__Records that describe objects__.
• • • •

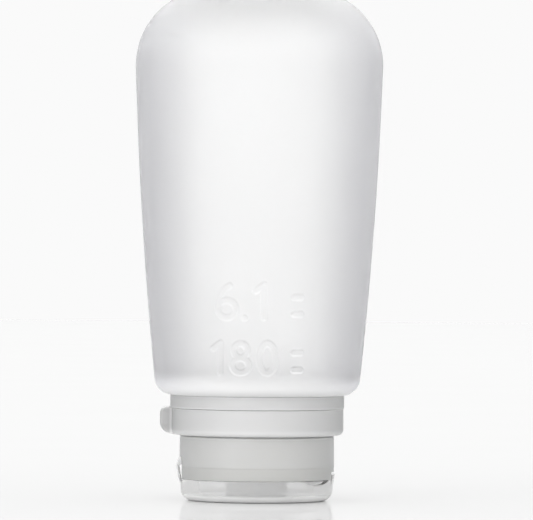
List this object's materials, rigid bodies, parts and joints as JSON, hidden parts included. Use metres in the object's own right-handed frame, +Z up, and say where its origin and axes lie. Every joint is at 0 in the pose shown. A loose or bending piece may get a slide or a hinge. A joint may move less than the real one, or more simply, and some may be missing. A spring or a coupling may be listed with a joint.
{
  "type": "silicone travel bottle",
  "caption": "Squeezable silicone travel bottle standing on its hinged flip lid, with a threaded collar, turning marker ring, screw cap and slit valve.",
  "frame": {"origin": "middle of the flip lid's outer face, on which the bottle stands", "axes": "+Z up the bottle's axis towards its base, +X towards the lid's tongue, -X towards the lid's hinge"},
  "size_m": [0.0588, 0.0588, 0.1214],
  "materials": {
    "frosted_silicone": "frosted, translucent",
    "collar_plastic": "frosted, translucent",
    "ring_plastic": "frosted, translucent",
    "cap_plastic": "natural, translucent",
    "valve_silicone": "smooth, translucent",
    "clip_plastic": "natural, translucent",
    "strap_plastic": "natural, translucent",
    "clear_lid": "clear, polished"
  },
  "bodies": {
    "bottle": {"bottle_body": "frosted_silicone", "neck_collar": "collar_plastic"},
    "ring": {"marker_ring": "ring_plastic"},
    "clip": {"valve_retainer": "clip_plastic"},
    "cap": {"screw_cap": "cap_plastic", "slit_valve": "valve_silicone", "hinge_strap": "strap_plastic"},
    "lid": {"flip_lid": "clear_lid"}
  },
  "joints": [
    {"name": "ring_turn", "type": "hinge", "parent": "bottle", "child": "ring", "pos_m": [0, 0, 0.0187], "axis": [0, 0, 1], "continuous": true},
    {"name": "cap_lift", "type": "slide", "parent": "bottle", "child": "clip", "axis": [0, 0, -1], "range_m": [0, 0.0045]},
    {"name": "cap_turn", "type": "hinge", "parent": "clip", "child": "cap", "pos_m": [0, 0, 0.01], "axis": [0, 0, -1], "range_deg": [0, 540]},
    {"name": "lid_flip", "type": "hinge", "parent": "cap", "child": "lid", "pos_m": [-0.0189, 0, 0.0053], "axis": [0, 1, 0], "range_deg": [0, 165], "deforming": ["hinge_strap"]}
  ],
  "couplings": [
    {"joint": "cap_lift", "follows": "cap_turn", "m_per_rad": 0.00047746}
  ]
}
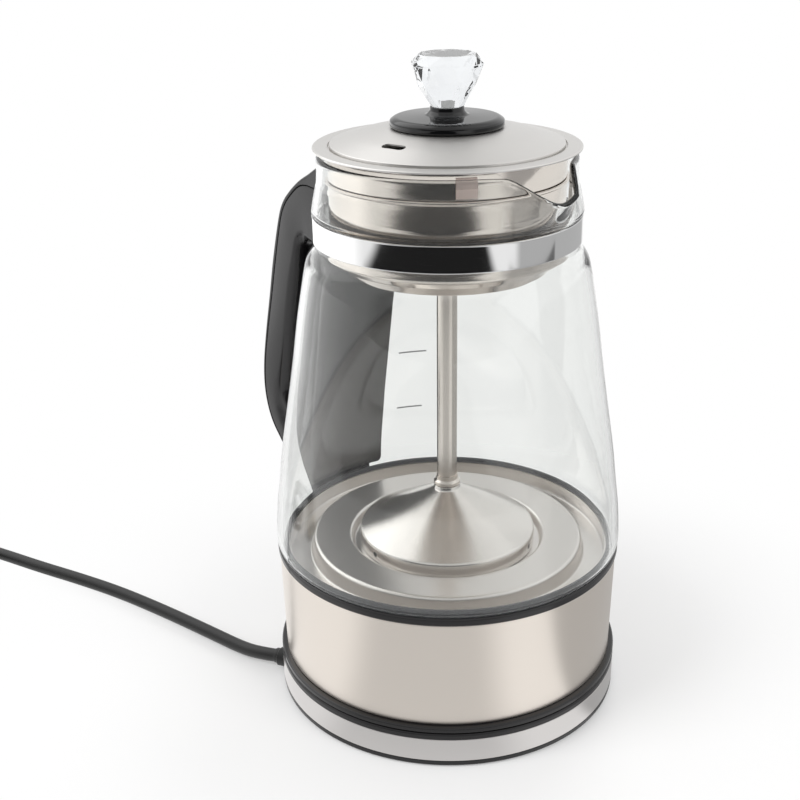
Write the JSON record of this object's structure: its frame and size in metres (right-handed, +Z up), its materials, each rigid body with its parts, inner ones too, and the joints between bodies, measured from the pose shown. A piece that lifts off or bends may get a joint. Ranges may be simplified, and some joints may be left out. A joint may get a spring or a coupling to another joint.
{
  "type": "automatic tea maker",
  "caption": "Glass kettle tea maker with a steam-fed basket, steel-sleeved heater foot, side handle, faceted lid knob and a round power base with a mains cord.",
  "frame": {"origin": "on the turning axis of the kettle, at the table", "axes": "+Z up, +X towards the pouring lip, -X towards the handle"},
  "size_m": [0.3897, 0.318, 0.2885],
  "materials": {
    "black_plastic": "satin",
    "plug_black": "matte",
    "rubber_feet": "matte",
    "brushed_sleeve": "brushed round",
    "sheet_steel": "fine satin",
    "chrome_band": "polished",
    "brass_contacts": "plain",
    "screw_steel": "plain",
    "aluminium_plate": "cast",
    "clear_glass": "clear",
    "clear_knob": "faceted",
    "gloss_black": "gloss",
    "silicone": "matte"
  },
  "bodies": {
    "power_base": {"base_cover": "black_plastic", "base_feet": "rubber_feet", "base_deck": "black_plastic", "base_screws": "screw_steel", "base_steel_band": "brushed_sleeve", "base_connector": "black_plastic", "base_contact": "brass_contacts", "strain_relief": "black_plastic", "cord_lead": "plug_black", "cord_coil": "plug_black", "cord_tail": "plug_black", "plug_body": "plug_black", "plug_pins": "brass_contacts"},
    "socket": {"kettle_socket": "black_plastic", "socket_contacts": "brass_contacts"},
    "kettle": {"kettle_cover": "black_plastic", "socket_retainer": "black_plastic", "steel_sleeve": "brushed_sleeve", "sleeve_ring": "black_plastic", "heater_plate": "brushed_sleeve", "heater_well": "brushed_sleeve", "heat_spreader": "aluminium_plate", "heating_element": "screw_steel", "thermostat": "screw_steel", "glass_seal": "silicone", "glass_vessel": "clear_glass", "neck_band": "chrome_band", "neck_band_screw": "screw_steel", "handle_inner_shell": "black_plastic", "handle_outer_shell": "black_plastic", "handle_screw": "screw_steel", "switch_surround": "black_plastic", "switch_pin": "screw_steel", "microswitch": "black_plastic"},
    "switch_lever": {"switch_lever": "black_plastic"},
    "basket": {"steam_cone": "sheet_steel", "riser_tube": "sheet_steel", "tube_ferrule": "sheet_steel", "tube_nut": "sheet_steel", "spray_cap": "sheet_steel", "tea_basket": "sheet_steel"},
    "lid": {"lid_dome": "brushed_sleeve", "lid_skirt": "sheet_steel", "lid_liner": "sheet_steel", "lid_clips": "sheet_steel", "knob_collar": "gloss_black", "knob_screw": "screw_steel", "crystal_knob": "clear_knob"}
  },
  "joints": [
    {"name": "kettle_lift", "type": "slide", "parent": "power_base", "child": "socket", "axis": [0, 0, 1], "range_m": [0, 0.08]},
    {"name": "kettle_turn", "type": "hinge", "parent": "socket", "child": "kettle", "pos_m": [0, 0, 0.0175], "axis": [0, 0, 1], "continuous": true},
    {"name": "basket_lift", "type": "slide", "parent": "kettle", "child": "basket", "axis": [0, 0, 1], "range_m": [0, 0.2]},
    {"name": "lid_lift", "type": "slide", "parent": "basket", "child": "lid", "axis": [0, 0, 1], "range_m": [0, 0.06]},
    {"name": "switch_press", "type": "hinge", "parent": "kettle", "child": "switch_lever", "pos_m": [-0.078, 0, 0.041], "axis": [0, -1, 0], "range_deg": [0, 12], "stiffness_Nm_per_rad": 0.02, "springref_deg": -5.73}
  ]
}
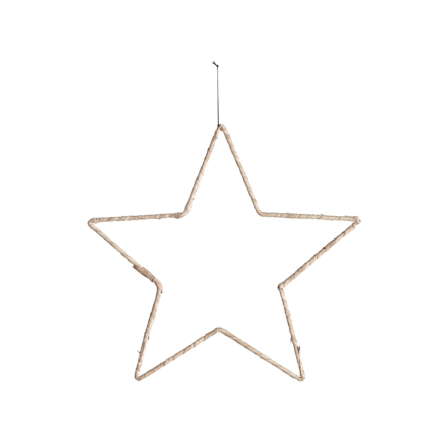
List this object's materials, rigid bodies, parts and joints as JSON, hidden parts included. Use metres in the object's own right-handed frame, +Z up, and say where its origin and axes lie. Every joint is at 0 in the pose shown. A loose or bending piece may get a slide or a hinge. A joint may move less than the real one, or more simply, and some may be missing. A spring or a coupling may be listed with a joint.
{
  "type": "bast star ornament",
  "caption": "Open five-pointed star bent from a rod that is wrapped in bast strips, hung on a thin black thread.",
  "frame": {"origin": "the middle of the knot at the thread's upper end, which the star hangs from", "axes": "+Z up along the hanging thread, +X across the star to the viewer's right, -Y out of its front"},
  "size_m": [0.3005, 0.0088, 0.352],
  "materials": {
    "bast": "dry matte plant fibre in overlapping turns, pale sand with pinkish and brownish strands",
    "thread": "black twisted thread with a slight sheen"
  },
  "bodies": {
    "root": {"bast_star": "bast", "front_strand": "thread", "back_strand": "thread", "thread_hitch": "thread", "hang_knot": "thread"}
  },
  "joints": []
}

• • • •

__Task prompt__. Each record above should be returned exactly as it appears.

__Correct output__.
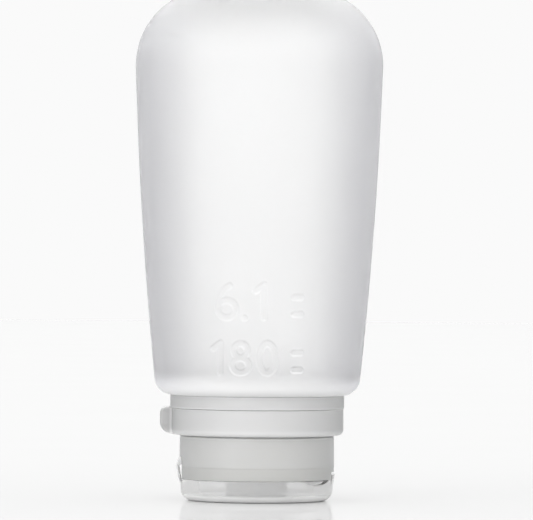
List this object's materials, rigid bodies, parts and joints as JSON, hidden parts included. Use metres in the object's own right-handed frame, +Z up, and say where its origin and axes lie. Every joint is at 0 in the pose shown. A loose or bending piece may get a slide or a hinge. A joint may move less than the real one, or more simply, and some may be missing. A spring or a coupling may be listed with a joint.
{
  "type": "silicone travel bottle",
  "caption": "Squeezable silicone travel bottle standing on its hinged flip lid, with a threaded collar, turning marker ring, screw cap and slit valve.",
  "frame": {"origin": "middle of the flip lid's outer face, on which the bottle stands", "axes": "+Z up the bottle's axis towards its base, +X towards the lid's tongue, -X towards the lid's hinge"},
  "size_m": [0.0588, 0.0588, 0.1214],
  "materials": {
    "frosted_silicone": "frosted, translucent",
    "collar_plastic": "frosted, translucent",
    "ring_plastic": "frosted, translucent",
    "cap_plastic": "natural, translucent",
    "valve_silicone": "smooth, translucent",
    "clip_plastic": "natural, translucent",
    "strap_plastic": "natural, translucent",
    "clear_lid": "clear, polished"
  },
  "bodies": {
    "bottle": {"bottle_body": "frosted_silicone", "neck_collar": "collar_plastic"},
    "ring": {"marker_ring": "ring_plastic"},
    "clip": {"valve_retainer": "clip_plastic"},
    "cap": {"screw_cap": "cap_plastic", "slit_valve": "valve_silicone", "hinge_strap": "strap_plastic"},
    "lid": {"flip_lid": "clear_lid"}
  },
  "joints": [
    {"name": "ring_turn", "type": "hinge", "parent": "bottle", "child": "ring", "pos_m": [0, 0, 0.0187], "axis": [0, 0, 1], "continuous": true},
    {"name": "cap_lift", "type": "slide", "parent": "bottle", "child": "clip", "axis": [0, 0, -1], "range_m": [0, 0.0045]},
    {"name": "cap_turn", "type": "hinge", "parent": "clip", "child": "cap", "pos_m": [0, 0, 0.01], "axis": [0, 0, -1], "range_deg": [0, 540]},
    {"name": "lid_flip", "type": "hinge", "parent": "cap", "child": "lid", "pos_m": [-0.0189, 0, 0.0053], "axis": [0, 1, 0], "range_deg": [0, 165], "deforming": ["hinge_strap"]}
  ],
  "couplings": [
    {"joint": "cap_lift", "follows": "cap_turn", "m_per_rad": 0.00047746}
  ]
}
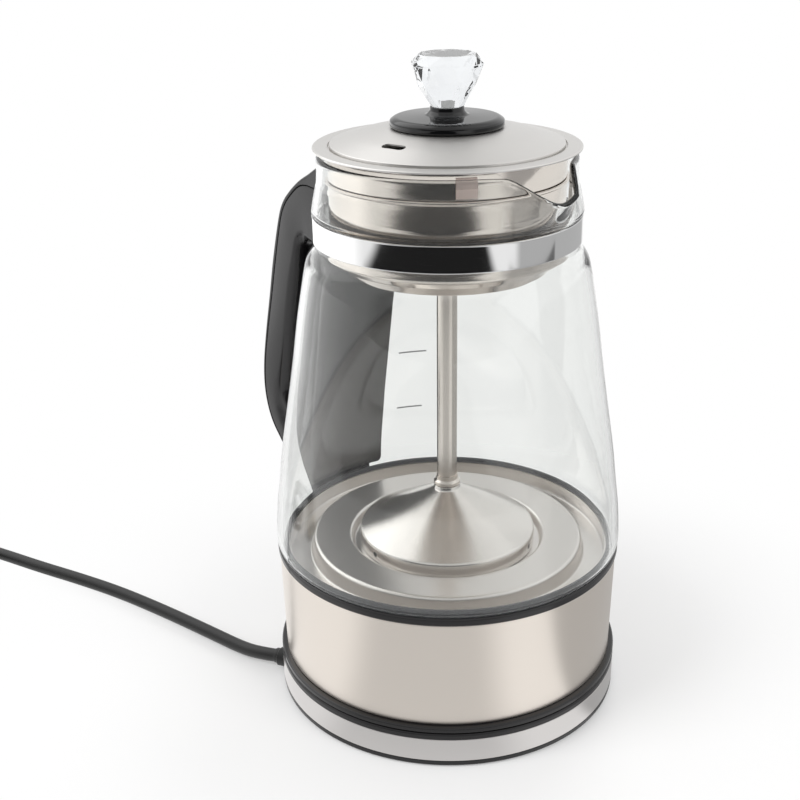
Write the JSON record of this object's structure: its frame and size in metres (right-handed, +Z up), its materials, each rigid body with its parts, inner ones too, and the joints between bodies, measured from the pose shown. A piece that lifts off or bends may get a joint. Ranges may be simplified, and some joints may be left out. A joint may get a spring or a coupling to another joint.
{
  "type": "automatic tea maker",
  "caption": "Glass kettle tea maker with a steam-fed basket, steel-sleeved heater foot, side handle, faceted lid knob and a round power base with a mains cord.",
  "frame": {"origin": "on the turning axis of the kettle, at the table", "axes": "+Z up, +X towards the pouring lip, -X towards the handle"},
  "size_m": [0.3897, 0.318, 0.2885],
  "materials": {
    "black_plastic": "satin",
    "plug_black": "matte",
    "rubber_feet": "matte",
    "brushed_sleeve": "brushed round",
    "sheet_steel": "fine satin",
    "chrome_band": "polished",
    "brass_contacts": "plain",
    "screw_steel": "plain",
    "aluminium_plate": "cast",
    "clear_glass": "clear",
    "clear_knob": "faceted",
    "gloss_black": "gloss",
    "silicone": "matte"
  },
  "bodies": {
    "power_base": {"base_cover": "black_plastic", "base_feet": "rubber_feet", "base_deck": "black_plastic", "base_screws": "screw_steel", "base_steel_band": "brushed_sleeve", "base_connector": "black_plastic", "base_contact": "brass_contacts", "strain_relief": "black_plastic", "cord_lead": "plug_black", "cord_coil": "plug_black", "cord_tail": "plug_black", "plug_body": "plug_black", "plug_pins": "brass_contacts"},
    "socket": {"kettle_socket": "black_plastic", "socket_contacts": "brass_contacts"},
    "kettle": {"kettle_cover": "black_plastic", "socket_retainer": "black_plastic", "steel_sleeve": "brushed_sleeve", "sleeve_ring": "black_plastic", "heater_plate": "brushed_sleeve", "heater_well": "brushed_sleeve", "heat_spreader": "aluminium_plate", "heating_element": "screw_steel", "thermostat": "screw_steel", "glass_seal": "silicone", "glass_vessel": "clear_glass", "neck_band": "chrome_band", "neck_band_screw": "screw_steel", "handle_inner_shell": "black_plastic", "handle_outer_shell": "black_plastic", "handle_screw": "screw_steel", "switch_surround": "black_plastic", "switch_pin": "screw_steel", "microswitch": "black_plastic"},
    "switch_lever": {"switch_lever": "black_plastic"},
    "basket": {"steam_cone": "sheet_steel", "riser_tube": "sheet_steel", "tube_ferrule": "sheet_steel", "tube_nut": "sheet_steel", "spray_cap": "sheet_steel", "tea_basket": "sheet_steel"},
    "lid": {"lid_dome": "brushed_sleeve", "lid_skirt": "sheet_steel", "lid_liner": "sheet_steel", "lid_clips": "sheet_steel", "knob_collar": "gloss_black", "knob_screw": "screw_steel", "crystal_knob": "clear_knob"}
  },
  "joints": [
    {"name": "kettle_lift", "type": "slide", "parent": "power_base", "child": "socket", "axis": [0, 0, 1], "range_m": [0, 0.08]},
    {"name": "kettle_turn", "type": "hinge", "parent": "socket", "child": "kettle", "pos_m": [0, 0, 0.0175], "axis": [0, 0, 1], "continuous": true},
    {"name": "basket_lift", "type": "slide", "parent": "kettle", "child": "basket", "axis": [0, 0, 1], "range_m": [0, 0.2]},
    {"name": "lid_lift", "type": "slide", "parent": "basket", "child": "lid", "axis": [0, 0, 1], "range_m": [0, 0.06]},
    {"name": "switch_press", "type": "hinge", "parent": "kettle", "child": "switch_lever", "pos_m": [-0.078, 0, 0.041], "axis": [0, -1, 0], "range_deg": [0, 12], "stiffness_Nm_per_rad": 0.02, "springref_deg": -5.73}
  ]
}
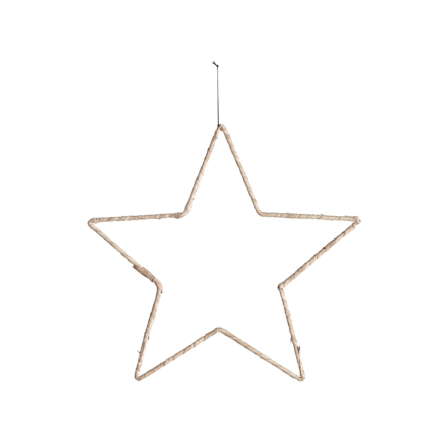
List this object's materials, rigid bodies, parts and joints as JSON, hidden parts included. Use metres in the object's own right-handed frame, +Z up, and say where its origin and axes lie. Every joint is at 0 in the pose shown. A loose or bending piece may get a slide or a hinge. A joint may move less than the real one, or more simply, and some may be missing. A spring or a coupling may be listed with a joint.
{
  "type": "bast star ornament",
  "caption": "Open five-pointed star bent from a rod that is wrapped in bast strips, hung on a thin black thread.",
  "frame": {"origin": "the middle of the knot at the thread's upper end, which the star hangs from", "axes": "+Z up along the hanging thread, +X across the star to the viewer's right, -Y out of its front"},
  "size_m": [0.3005, 0.0088, 0.352],
  "materials": {
    "bast": "dry matte plant fibre in overlapping turns, pale sand with pinkish and brownish strands",
    "thread": "black twisted thread with a slight sheen"
  },
  "bodies": {
    "root": {"bast_star": "bast", "front_strand": "thread", "back_strand": "thread", "thread_hitch": "thread", "hang_knot": "thread"}
  },
  "joints": []
}